Running 365-day simulations on the example appliances allows us to generate comparable simulated average profiles.
In [19]:
sims = [app.simulation(365, "30Min") for app in test_appliances]
In [20]:
shapes = [sim.groupby(sim.index.time).mean() for sim in sims]
In [21]:
f, axes = plt.subplots(1, len(sims), figsize=(16, 2.5), sharey=True)
for ax, app, shape in zip(axes, test_appliances, shapes):
i = [datetime.datetime.combine(app.profile.index[0], t) for t in shape.index]
ax.plot_date(i, shape * 2, color='red', label="simulation", ls="-", marker=None) # convert Wh per half-hour to W (*2)

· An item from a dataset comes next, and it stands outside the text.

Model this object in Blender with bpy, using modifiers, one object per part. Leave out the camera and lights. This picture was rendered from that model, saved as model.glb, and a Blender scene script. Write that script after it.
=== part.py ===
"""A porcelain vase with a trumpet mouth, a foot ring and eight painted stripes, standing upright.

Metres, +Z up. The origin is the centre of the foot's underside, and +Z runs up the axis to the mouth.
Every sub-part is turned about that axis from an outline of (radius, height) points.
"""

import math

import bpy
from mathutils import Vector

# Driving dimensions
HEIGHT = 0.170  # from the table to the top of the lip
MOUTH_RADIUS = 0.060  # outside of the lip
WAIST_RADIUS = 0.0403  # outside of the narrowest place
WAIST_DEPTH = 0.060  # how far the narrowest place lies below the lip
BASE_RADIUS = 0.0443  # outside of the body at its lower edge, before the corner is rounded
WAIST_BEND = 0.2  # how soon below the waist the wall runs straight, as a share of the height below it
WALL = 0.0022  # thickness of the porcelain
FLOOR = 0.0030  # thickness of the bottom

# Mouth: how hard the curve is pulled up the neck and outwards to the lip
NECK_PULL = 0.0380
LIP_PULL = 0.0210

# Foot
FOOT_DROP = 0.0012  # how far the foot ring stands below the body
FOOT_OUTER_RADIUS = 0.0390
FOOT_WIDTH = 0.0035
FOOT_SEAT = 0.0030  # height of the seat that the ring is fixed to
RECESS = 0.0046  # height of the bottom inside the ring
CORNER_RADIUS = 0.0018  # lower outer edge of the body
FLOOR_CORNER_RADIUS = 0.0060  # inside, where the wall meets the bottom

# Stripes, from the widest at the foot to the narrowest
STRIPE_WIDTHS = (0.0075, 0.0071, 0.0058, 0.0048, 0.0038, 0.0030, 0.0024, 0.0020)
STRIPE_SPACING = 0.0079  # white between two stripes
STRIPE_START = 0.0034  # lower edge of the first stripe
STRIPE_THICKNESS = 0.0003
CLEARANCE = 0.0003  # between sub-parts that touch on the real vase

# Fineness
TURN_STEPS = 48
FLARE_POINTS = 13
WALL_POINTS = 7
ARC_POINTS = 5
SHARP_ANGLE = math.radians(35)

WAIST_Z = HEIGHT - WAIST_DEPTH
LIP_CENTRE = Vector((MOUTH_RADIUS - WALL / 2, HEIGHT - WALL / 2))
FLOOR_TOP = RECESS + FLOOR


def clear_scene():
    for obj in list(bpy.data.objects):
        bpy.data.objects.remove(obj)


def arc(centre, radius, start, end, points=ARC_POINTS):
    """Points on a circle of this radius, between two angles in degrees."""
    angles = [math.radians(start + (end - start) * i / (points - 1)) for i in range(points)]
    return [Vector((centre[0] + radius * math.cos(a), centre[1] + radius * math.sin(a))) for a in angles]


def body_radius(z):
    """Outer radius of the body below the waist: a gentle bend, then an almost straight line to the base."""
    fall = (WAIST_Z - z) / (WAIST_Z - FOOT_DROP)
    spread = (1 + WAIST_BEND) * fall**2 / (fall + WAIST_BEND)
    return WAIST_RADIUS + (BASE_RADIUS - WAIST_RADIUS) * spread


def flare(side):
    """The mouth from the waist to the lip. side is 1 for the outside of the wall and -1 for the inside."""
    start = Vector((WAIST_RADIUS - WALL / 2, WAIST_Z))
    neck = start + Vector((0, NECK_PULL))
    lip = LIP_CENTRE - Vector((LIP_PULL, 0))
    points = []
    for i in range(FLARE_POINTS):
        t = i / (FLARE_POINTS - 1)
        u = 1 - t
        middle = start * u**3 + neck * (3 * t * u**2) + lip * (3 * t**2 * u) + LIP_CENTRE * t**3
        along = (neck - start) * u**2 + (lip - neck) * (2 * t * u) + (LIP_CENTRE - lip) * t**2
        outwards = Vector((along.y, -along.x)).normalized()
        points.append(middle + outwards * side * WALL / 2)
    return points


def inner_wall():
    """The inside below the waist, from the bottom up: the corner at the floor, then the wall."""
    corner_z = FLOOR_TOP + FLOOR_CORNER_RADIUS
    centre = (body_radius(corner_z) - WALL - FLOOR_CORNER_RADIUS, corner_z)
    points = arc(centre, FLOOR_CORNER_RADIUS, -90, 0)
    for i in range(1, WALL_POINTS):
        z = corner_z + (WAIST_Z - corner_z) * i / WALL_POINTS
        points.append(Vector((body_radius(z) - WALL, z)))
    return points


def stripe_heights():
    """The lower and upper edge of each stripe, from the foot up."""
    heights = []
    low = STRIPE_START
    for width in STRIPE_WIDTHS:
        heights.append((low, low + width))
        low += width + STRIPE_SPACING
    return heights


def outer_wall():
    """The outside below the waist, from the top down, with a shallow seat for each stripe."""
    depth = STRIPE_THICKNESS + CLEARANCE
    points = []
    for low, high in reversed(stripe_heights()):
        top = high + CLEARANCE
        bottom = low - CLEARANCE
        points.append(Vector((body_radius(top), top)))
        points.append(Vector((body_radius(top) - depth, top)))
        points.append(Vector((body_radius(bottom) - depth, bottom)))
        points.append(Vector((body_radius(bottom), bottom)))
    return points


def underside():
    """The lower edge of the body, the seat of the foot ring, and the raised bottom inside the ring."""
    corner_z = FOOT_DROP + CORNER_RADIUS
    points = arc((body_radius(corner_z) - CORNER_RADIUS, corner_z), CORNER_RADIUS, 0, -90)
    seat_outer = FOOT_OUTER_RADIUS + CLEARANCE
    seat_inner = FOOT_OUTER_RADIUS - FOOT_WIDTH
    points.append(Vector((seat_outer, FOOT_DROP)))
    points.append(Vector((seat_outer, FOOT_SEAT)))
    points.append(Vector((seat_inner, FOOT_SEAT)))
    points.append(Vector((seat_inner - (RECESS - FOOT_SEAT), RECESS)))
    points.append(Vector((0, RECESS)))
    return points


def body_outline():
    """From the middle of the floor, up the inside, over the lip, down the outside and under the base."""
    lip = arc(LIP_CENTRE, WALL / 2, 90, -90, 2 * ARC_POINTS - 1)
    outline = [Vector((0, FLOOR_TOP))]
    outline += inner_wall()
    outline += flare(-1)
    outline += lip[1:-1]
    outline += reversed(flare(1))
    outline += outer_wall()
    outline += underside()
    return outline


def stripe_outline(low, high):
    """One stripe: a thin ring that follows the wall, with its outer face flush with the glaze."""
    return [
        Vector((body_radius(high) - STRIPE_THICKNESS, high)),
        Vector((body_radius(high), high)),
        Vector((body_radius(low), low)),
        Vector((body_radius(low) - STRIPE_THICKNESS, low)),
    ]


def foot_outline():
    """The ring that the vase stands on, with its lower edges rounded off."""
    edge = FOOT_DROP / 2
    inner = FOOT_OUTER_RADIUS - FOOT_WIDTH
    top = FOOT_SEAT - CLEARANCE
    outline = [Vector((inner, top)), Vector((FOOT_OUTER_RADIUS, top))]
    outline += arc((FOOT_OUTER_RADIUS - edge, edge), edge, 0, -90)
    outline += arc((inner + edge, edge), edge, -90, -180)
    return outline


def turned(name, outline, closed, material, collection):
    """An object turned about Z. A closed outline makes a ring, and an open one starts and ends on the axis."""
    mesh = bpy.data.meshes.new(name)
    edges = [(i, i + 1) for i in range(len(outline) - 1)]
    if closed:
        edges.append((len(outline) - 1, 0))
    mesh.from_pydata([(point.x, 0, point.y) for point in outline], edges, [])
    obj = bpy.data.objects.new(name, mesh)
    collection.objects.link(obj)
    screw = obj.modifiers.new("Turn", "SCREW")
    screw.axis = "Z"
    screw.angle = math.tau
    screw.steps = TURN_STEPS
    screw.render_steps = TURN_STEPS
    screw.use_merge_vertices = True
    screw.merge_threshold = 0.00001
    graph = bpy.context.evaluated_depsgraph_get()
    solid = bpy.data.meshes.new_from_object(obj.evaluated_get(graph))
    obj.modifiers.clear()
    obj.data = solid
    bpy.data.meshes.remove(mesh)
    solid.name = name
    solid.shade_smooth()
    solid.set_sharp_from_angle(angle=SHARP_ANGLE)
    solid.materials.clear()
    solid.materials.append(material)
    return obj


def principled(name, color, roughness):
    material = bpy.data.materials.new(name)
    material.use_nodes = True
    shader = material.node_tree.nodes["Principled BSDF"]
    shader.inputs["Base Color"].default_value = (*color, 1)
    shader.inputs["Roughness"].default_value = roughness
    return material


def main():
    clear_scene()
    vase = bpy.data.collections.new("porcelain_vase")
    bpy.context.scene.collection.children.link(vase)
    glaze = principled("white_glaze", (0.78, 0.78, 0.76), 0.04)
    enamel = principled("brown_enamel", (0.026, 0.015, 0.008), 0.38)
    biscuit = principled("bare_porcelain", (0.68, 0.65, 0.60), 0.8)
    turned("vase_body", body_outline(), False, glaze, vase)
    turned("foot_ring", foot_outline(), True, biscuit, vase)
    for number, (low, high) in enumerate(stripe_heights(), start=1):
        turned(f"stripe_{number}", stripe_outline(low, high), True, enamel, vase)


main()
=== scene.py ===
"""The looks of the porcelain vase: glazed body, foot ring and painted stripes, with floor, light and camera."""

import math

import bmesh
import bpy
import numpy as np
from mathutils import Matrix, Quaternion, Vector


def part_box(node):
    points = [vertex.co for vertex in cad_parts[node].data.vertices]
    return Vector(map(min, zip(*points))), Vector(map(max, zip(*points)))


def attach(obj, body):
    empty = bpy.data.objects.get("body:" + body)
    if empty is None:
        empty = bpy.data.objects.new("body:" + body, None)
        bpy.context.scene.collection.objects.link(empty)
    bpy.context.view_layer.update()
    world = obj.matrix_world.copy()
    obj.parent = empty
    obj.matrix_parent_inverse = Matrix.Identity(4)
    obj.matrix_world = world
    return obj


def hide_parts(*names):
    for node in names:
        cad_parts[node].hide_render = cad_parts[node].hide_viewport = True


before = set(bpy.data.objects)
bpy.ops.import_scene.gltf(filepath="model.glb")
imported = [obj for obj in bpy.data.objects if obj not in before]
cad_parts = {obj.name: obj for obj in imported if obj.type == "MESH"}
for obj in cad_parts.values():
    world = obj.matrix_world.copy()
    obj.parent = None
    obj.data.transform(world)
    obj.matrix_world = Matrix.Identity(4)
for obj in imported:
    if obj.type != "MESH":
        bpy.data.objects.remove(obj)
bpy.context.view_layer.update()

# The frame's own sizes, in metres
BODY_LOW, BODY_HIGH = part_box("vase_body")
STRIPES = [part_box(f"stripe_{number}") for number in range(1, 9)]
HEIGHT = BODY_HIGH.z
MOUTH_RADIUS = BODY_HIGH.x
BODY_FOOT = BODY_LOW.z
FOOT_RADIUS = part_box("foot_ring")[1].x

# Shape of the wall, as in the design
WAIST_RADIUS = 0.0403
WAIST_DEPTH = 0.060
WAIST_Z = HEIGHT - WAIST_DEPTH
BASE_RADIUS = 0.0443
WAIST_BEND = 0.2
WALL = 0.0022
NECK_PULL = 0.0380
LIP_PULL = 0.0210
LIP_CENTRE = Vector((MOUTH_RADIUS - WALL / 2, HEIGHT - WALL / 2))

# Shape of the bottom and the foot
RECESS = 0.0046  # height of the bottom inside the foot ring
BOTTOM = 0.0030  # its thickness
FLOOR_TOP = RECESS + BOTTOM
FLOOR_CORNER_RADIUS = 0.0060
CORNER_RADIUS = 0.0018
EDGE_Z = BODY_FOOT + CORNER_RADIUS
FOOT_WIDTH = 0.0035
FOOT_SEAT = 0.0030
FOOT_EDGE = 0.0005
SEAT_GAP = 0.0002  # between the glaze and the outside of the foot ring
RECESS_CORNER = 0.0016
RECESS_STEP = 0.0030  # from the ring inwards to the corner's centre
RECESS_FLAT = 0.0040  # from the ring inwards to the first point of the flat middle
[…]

ax.plot(app.profile.index, app.profile.diff() * app.daily_total * 60, color="black", lw=1.5, label="model")
ax.set_title(app.name)
ax.xaxis.set_major_locator(mpl.dates.HourLocator(interval=6))
ax.xaxis.set_major_formatter(mpl.dates.DateFormatter('%H:%M'))
ax.set_ylabel("consumption (W)")
ax.legend(loc="best", fontsize=8)
It is very clear that the simulated data matches both the shape and the magnitude of the model profiles very closely. Of course, these are randomly generated profiles based on square waves so they are not expected to fit perfectly.